Maragas to bottle its first “Blanco”

Published 12:00 am Thursday, August 25, 2016

John Gottberg Anderson / For The BulletinTootsie, the first estate wine produced in Central Oregon, is an Old World dessert wine best enjoyed with cheese. Priced at $21, it is comprised of 25 varietals from Sam’s Block, all of them stomped and fermented with stems on.

Central Oregon winemaker Doug Maragas feels as though he’s finally turned the corner on a successful business.

“It took 17 years,” he said, “but we are making a profit.”

Once a trial attorney in Ohio, Maragas, 52, incorporated the Maragas Winery in 1999 and sold his first bottle from a small Bend tasting room in 2003. In 2006, he and his wife, Gina, built a full-size winery — the first in Central Oregon — on acreage south of Culver.

Coincidental with the birth that year of their daughter, Samantha, they planted their first vines in “Sam’s Block” beside Highway 97. The following year, the winery, which uses no chemicals or artificial fertilizers, was certified organic by Oregon Tilth.

But organic farming methods exert no control over Mother Nature. A devastating freeze (21 degrees below zero) in December 2012 destroyed 90 percent of the crop. “It set us back financially and timewise,” said Maragas. (His name, he jokes, rhymes with “asparagus.”)

Maragas knew what he was getting into when he gave up law for farming. His grandmother, after all, had been a successful winemaker on the Greek island of Crete. He understood how fickle climate cycles can be. Ironically, none of his original 2006 vines were touched by the deep freeze. Patience paid off, and they gradually rebuilt Sam’s Block to full production status.

Maragas originals

Samantha Maragas is now a precocious 10-year-old, and the vineyard bearing her name will yield its first estate wine this fall.

Blanco, which Maragas describes as “the first dry white from our own vines,” is a proprietary blend of four grapes, none of them dominant. Gravity-fill bottling is scheduled for late September.

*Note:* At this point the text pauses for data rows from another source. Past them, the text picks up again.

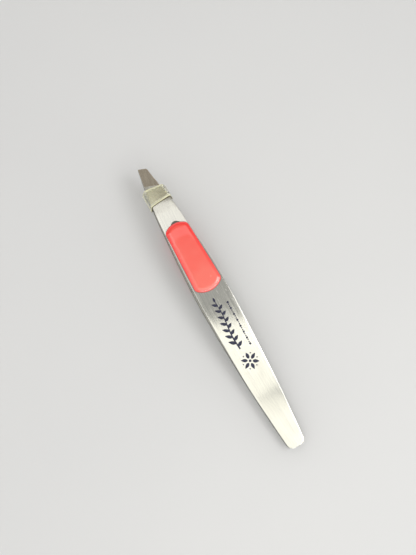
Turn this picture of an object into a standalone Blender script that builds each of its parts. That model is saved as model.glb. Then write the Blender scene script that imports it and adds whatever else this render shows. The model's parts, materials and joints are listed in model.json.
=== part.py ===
"""Slant-tip tweezers with a clear sleeve on the tip, lying on a flat surface.

Two bowed strips of stainless steel, the arms, are welded face to face at the tail.
Each arm carries a domed grip pad in a shallow pocket on its outer face.
A clear band, the tip sleeve, is slipped over both tips and keeps them almost shut.

The pieces are drawn in the tweezers' own frame: x runs from the tail end to the tip,
y across the arms, and z = 0 is the plane midway between them, so the upper arm is the
lower one turned over. An empty then leans that frame until the tail and the lower grip
pad both touch the ground plane, and puts the origin under the middle of the part.
"""
import math

import bmesh
import bpy
from mathutils import Matrix, Vector

MM = 0.001

# Arms: outline in plan. Half-widths are given at a distance from the tail end.
LENGTH = 95.0 * MM
HALF_WIDTHS = (
    (0.0, 2.62 * MM),
    (8.0 * MM, 3.36 * MM),
    (25.0 * MM, 4.50 * MM),
    (48.0 * MM, 5.02 * MM),
    (75.5 * MM, 3.78 * MM),
    (87.8 * MM, 2.46 * MM),
    (LENGTH, 1.27 * MM),
)
TAIL_CORNER = 1.6 * MM
SLANT = math.radians(20.0)
SLANT_FADE = 8.0 * MM

# Arms: side view. Offsets are from the middle plane to an arm's inner face.
PIECE_GAP = 0.3 * MM
WELD_LENGTH = 17.0 * MM
BOW_PLACE = 55.0 * MM
BOW_OFFSET = 3.3 * MM
SLEEVE_OFFSET = 1.5 * MM
TIP_OFFSET = 0.6 * MM
STRIP = 1.2 * MM
GRIND_START = 16.0 * MM
BEVEL_START = 5.9 * MM
BEVEL_THICKNESS = 0.84 * MM
EDGE_THICKNESS = 0.32 * MM
EDGE_CHAMFER = 0.2 * MM
STATION_STEP = 3.0 * MM

# Grip pads, in a pocket of the outer face.
PAD_REAR = 51.7 * MM
PAD_FRONT = 74.6 * MM
PAD_REAR_HALF = 4.5 * MM
PAD_FRONT_HALF = 3.72 * MM
PAD_CORNER = 1.7 * MM
PAD_REAR_ARC = 6.2 * MM
PAD_FRONT_ARC = 5.3 * MM
PAD_END_REACH = 2.9 * MM
PAD_STAND = 0.7 * MM
PAD_RIM = 0.45 * MM
POCKET_DEPTH = 0.35 * MM

# Tip sleeve, a flattened tube around both arms.
SLEEVE_REAR = LENGTH - 12.1 * MM
SLEEVE_FRONT = LENGTH - 7.6 * MM
SLEEVE_HALF = 3.9 * MM
SLEEVE_WALL = 0.4 * MM
SLEEVE_CLEARANCE = 0.3 * MM

COLOURS = {
    "satin_steel": ((0.78, 0.77, 0.74, 1.0), 0.32, 1.0, 1.0),
    "coral_grip": ((0.95, 0.10, 0.08, 1.0), 0.22, 0.0, 1.0),
    "clear_sleeve": ((0.78, 0.72, 0.48, 1.0), 0.15, 0.0, 0.35),
}


def clear_scene():
    for thing in list(bpy.data.objects):
        bpy.data.objects.remove(thing, do_unlink=True)


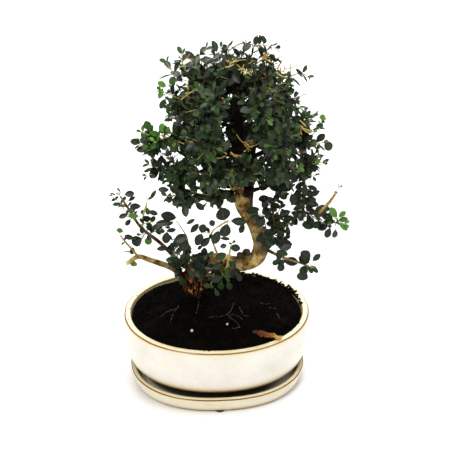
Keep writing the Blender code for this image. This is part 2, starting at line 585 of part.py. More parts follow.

Meanwhile, wine lovers can take part in the winery’s seventh annual Maragas Grape Stomp on Sept. 3, the Saturday before Labor Day. Accompanied by live music and nourished by finger food and a roast pig, they will lower their tootsies — er, feet — into a giant barrel to force the juice out of 25 varieties of grapes that go into Tootsie, the winery’s award-winning dessert wine.

“I would challenge you to find a cheese that doesn’t go with our Tootsie,” Maragas said.

Tootsie is a “kitchen sink” concoction comprised of a majority of the 45 different grapes with which Maragas has experimented over the years. It includes reds (cabernet sauvignon, cabernet franc, syrah, merlot, pinot noir, pinot meunier, tempranillo, malbec and sangiovese) and whites (chardonnay, sauvignon blanc, pinot gris, riesling, gewürztraminer, chenin blanc and moscato) and various clones thereof, with no single grape comprising as much as 10 percent of the content.

Signature wines

In addition to Tootsie and Blanco, the Maragas Winery produces a signature zinfandel, mainly sourced from California’s Mendocino County, and a merlot-cabernet sauvignon blend from Applegate Valley (Southern Oregon) fruit. Cabernet franc, petite sirah, malbec and tempranillo are also crafted here.

“Reds are our forte,” Maragas said. “We don’t mess with the grapes. We let them sit on lees for a full year — much longer than most wineries — and we let nature take its course.”

Other wines include a chardonnay sourced from Washington’s Wahluke Slope, a barrel-fermented pinot gris rosé, and a sweet orange muscat.

Maragas envisions that the future will bring a sparkling wine to rival those produced in other nontraditional, higher-elevation locations such as New Mexico. Pinot meunier, pinot noir, chardonnay and moscato are all grapes that thrive in his Culver vineyard, and that do well with added effervescence, he said.

“It’s exciting where we are right now,” said Maragas.

Like any true artist — and a creative winemaker is, indeed, an artist — Maragas bucks tradition. That was obvious in his decision to grow grapes in a region always considered hostile to wine production. The beatnik caricature he uses as a logo, drawn by his late mother, isn’t far from the truth.

His wines, Maragas promised, will continue to “avoid preconceived notions.”

He added: “I want to know what people think. I will enjoy hearing what they say.”